Mullá Husayn recalls his first session with the Báb

“I sat spellbound by His utterance, oblivious of time and of those who awaited me,” he himself has testified, after describing the nature of the questions he had put to his Host and the conclusive replies he had received from Him, replies which had established beyond the shadow of a doubt the validity of His claim to be the promised Qá’im. “Suddenly the call of the Mu’adhdhin, summoning the faithful to their morning prayer, awakened me from the state of ecstasy into which I seemed to have fallen. All the delights, all the ineffable glories, which the Almighty has recounted in His Book as the priceless possessions of the people of Paradise—these I seemed to be experiencing that night. Methinks I was in a place of which it could be truly said: ‘Therein no toil shall reach us, and therein no weariness shall touch us;’ ‘no vain discourse shall they hear therein, nor any falsehood, but only the cry, “Peace! Peace!”’; ‘their cry therein shall be, “Glory be to Thee, O God!” and their salutation therein, “Peace!”, and the close of their cry, “Praise be to God, Lord of all creatures!”’ Sleep had departed from me that night. I was enthralled by the music of that voice which rose and fell as He chanted; now swelling forth as He revealed verses of the Qayyúmu’l-Asmá’, again acquiring ethereal, subtle harmonies as He uttered the prayers He was revealing. At the end of each invocation, He would repeat this verse: ‘Far from the glory of thy Lord, the All-Glorious, be that which His creatures affirm of Him! And peace be upon His Messengers! And praise be to God, the Lord of all beings!’” 
- Mulla Husay  (Quoted by Shoghi Effendi, Chapter 1 of ‘God Passes By’)

2/12/20

The remarkable “interview” that became the start of the Baha’i Era

The opening scene of the initial act of this great drama was laid in the upper chamber of the modest residence of the son of a mercer of Shíráz, in an obscure corner of that city. The time was the hour before sunset, on the 22nd day of May, 1844. The participants were the Báb, a twenty-five year old siyyid, of pure and holy lineage, and the young Mullá Husayn, the first to believe in Him. Their meeting immediately before that interview seemed to be purely fortuitous. The interview itself was protracted till the hour of dawn. The Host remained closeted alone with His guest, nor was the sleeping city remotely aware of the import of the conversation they held with each other. No record has passed to posterity of that unique night save the fragmentary but highly illuminating account that fell from the lips of Mullá Husayn. 
- Shoghi Effendi  (Chapter 1 of ‘God Passes By’)

2/9/20

The awesome attributes of the “Letters of the Living, and their companions”

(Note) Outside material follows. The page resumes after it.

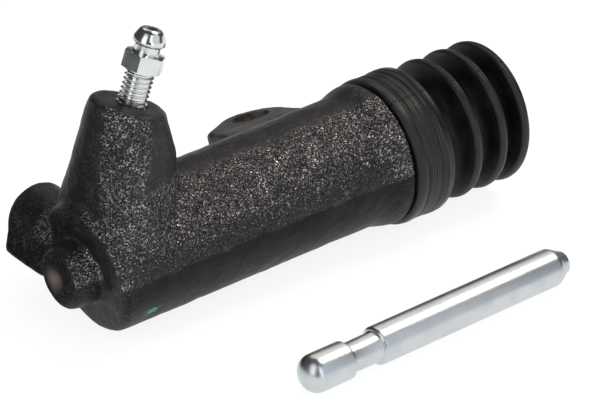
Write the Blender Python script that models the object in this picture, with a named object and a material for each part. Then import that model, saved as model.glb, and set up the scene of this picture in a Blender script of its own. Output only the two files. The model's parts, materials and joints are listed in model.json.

The heroes whose deeds shine upon the record of this fierce spiritual contest, involving at once people, clergy, monarch and government, were the Báb’s chosen disciples, the Letters of the Living, and their companions, the trail-breakers of the New Day, who to so much intrigue, ignorance, depravity, cruelty, superstition and cowardice opposed a spirit exalted, unquenchable and awe-inspiring, a knowledge surprisingly profound, an eloquence sweeping in its force, a piety unexcelled in fervor, a courage leonine in its fierceness, a self-abnegation saintly in its purity, a resolve granite-like in its firmness, a vision stupendous in its range, a veneration for the Prophet and His Imáms disconcerting to their adversaries, a power of persuasion alarming to their antagonists, a standard of faith and a code of conduct that challenged and revolutionized the lives of their countrymen. 
- Shoghi Effendi  (Chapter 1 of ‘God Passes By’)

2/6/20

The “tools” that the arch-enemy used in accomplishing their heinous crimes during the early years of the Faith

The willing tools who prostituted their high office for the accomplishment of the enemy’s designs were no less than the sovereigns of the Qájár dynasty, first, the bigoted, the sickly, the vacillating Muhammad Sháh, who at the last moment cancelled the Báb’s imminent visit to the capital, and, second, the youthful and inexperienced Násiri’d-Dín Sháh, who gave his ready assent to the sentence of his Captive’s death. The arch villains who joined hands with the prime movers of so wicked a conspiracy were the two grand vizirs, Hájí Mírzá Áqásí, the idolized tutor of Muhammad Sháh, a vulgar, false-hearted and fickle-minded schemer, and the arbitrary, bloodthirsty, reckless Amír-Niẓám, Mírzá Taqí Khán, the first of whom exiled the Báb to the mountain fastnesses of Ádhirbáyján, and the latter decreed His death in Tabríz. Their accomplice in these and other heinous crimes was a government bolstered up by a flock of idle, parasitical princelings and governors, corrupt, incompetent, tenaciously holding to their ill-gotten privileges, and utterly subservient to a notoriously degraded clerical order. 
- Shoghi Effendi  (Chapter 1 of ‘God Passes By’)

2/4/20

The Báb’s “arch-enemy”

The arch-enemy who repudiated His claim, challenged His authority, persecuted His Cause, succeeded in almost quenching His light, and who eventually became disintegrated under the impact of His Revelation was the Shí‘ah priesthood. Fiercely fanatic, unspeakably corrupt, enjoying unlimited ascendancy over the masses, jealous of their position, and irreconcilably opposed to all liberal ideas, the members of this caste had for one thousand years invoked the name of the Hidden Imám, their breasts had glowed with the expectation of His advent, their pulpits had rung with the praises of His world-embracing dominion, their lips were still devoutly and perpetually murmuring prayers for the hastening of His coming. 
- Shoghi Effendi  (Chapter 1 of ‘God Passes By’)

2/1/20

The people among whom the Báb appeared

The people among whom He appeared were the most decadent race in the civilized world, grossly ignorant, savage, cruel, steeped in prejudice, servile in their submission to an almost deified hierarchy, recalling in their abjectness the Israelites of Egypt in the days of Moses, in their fanaticism the Jews in the days of Jesus, and in their perversity the idolators of Arabia in the days of Muhammad.